São Luís foi a primeira cidade brasileira, por exemplo a ter sua planta “previamente traçada, em uma malha urbana ortogonal, posicionada o sentido dos pontos cardeais e com ruas de igual largura”, apontou o superintendente do Iphan. Ele explicou que o parecer do ICOMOS, diz que “o Centro Histórico de São Luís do Maranhão é um exemplo excepcional de cidade colonial portuguesa adaptada às condições climáticas da América do Sul equatorial e que tem conservado dentro de notáveis proporções o tecido urbano harmoniosamente integrado ao ambiente que o cerca”.
Para Andrès, os problemas, que são muitos, não devem suplantar o orgulho do maranhense. “Tudo isso é nosso e está aqui. Ruínas podem ser revitalizadas, e São Luís é uma referência. O trânsito no centro de Nova York foi tirado há quatro anos, foi noticiado no mundo todo, mas em São Luís ele não existe há 27 anos. Isso é um exemplo de humanização da cidade”, contou.

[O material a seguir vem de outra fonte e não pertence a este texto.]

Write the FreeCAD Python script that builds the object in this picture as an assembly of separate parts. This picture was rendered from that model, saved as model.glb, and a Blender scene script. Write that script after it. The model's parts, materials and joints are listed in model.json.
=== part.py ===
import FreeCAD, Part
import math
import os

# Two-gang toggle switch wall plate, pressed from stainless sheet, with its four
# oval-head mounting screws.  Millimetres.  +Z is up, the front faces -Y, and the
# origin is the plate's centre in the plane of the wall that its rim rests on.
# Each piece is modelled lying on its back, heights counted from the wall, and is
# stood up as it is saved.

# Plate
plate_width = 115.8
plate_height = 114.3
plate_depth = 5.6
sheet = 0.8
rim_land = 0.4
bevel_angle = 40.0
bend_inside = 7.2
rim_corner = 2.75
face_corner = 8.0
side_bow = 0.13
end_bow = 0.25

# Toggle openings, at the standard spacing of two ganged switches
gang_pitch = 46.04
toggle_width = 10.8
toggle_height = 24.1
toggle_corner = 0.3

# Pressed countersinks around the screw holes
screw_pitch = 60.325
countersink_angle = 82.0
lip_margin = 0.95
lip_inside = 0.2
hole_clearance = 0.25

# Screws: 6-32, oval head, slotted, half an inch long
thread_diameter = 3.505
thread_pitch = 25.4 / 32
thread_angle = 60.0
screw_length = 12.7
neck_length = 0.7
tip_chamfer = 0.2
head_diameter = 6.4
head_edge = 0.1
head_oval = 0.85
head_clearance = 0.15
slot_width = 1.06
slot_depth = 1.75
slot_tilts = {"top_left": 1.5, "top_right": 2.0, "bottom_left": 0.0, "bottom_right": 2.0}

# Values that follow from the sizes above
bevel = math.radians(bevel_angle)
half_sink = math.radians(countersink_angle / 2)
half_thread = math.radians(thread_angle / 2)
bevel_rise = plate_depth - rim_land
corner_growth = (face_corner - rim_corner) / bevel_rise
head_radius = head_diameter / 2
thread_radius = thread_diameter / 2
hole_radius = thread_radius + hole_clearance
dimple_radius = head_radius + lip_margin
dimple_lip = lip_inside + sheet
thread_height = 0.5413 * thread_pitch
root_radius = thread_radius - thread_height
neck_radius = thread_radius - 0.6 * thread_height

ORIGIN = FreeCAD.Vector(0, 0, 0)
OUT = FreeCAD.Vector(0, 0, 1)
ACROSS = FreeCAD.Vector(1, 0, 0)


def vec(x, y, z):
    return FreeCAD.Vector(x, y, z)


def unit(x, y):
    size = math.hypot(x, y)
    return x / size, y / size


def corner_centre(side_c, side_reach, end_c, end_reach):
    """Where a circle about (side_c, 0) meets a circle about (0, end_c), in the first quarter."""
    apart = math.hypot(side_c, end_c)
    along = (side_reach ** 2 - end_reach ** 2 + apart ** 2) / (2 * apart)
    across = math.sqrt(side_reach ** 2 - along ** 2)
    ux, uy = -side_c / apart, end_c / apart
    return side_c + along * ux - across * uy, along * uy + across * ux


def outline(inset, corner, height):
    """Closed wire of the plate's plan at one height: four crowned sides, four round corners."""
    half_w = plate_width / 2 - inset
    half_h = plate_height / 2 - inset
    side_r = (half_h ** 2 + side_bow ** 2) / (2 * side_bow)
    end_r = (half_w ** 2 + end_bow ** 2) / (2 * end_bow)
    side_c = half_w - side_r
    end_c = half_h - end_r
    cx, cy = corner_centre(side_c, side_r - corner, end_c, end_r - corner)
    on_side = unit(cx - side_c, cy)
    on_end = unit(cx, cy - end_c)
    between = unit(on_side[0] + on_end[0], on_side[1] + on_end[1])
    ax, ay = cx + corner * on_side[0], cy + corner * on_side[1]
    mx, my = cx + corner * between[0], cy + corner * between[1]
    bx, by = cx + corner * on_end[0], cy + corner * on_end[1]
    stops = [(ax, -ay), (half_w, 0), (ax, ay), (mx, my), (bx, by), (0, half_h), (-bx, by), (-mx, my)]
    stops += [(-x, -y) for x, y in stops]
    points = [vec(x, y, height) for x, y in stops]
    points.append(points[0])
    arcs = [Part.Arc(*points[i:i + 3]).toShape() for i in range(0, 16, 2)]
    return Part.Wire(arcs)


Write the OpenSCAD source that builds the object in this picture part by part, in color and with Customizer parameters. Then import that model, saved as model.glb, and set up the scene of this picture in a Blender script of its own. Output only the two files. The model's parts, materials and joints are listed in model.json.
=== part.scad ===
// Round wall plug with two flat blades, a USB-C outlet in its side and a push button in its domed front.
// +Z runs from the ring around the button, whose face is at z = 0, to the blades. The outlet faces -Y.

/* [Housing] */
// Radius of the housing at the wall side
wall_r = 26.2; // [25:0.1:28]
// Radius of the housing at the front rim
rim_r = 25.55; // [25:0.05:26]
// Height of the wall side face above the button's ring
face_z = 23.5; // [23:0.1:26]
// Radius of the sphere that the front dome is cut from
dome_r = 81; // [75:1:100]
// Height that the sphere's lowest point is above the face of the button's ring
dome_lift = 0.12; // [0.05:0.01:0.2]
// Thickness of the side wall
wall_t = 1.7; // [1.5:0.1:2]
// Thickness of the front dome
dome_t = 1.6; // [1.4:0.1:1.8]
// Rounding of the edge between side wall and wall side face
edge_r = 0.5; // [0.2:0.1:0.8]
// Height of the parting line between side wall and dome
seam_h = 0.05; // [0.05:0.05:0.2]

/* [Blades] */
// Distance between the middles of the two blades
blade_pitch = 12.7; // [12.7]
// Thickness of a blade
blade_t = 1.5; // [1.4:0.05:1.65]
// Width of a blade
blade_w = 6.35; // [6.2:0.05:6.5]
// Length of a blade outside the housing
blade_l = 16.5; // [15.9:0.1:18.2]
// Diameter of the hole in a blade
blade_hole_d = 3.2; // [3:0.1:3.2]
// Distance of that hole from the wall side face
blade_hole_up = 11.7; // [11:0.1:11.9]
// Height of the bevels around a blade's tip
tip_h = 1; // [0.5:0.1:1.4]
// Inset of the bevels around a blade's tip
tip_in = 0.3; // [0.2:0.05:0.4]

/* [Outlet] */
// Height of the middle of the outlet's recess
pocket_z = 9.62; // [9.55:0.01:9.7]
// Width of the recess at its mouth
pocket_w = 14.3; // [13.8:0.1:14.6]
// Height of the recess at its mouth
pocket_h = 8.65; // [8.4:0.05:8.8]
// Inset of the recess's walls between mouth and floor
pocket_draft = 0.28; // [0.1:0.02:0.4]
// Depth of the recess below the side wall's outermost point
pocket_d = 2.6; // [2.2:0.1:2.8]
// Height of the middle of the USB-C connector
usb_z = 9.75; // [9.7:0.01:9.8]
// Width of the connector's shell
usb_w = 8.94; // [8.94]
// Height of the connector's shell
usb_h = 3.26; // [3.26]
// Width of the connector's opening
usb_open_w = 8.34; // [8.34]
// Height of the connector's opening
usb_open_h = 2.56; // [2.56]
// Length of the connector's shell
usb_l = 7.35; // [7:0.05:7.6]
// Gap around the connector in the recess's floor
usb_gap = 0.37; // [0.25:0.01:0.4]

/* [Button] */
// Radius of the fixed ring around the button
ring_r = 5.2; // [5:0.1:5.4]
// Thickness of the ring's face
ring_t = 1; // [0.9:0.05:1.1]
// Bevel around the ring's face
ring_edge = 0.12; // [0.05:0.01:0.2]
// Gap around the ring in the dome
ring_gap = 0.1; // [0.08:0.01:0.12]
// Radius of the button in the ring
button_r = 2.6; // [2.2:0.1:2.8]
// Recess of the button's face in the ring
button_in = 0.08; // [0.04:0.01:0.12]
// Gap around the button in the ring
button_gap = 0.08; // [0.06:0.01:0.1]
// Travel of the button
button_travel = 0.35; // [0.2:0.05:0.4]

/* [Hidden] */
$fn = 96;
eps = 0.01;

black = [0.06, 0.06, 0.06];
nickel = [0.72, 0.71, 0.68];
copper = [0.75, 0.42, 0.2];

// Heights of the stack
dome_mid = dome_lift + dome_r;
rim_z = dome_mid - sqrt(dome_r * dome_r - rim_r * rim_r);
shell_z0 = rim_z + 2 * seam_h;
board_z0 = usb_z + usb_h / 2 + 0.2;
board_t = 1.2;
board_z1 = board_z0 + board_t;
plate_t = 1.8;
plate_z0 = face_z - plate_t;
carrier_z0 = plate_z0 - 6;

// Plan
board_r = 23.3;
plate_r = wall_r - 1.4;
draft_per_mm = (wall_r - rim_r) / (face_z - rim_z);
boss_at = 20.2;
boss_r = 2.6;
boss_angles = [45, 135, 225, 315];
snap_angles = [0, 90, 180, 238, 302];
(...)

É um patrimônio sem preço, dizem os especialistas, e que está vivo e servindo ainda hoje para abraçar os problemas sociais da cidade e servir de lar à sua cultura pulsante. Revitalizações como do Centro de Criatividade Oldylo Costa Filho, Casa do Maranhão, Restaurante do Senac, Praça Nauro Machado, os museus de Artes Visuais, Histórico e a Feira da Praia Grande, propiciam benefícios em retorno social impossíveis de calcular.

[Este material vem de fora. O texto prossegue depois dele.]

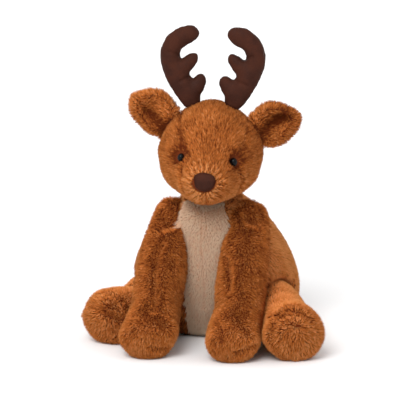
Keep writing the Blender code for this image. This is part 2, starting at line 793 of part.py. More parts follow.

“Como que você calcula, por exemplo o benefício social que o restaurante do Senac, que durante a obra encontramos mais de 60 carteiras de identidade que assaltantes jogavam lá? Em 1988 desde que foi inaugurado, quantos profissionais de hotelaria se formaram naquela escola, além de ser um restaurante de excelente qualidade para receber o turista. Como se calcula o valo da Fábrica do Rio Anil que se tornou uma escola para mais de quatro mil crianças, tira crianças de rua, forma jovens? Ou aqui, no Morada das Artes, onde os artistas expõe e também moram. Eles tiveram a iniciativa de fazer uma escola de arte?”, questionou em retórica Phelipe Andrès.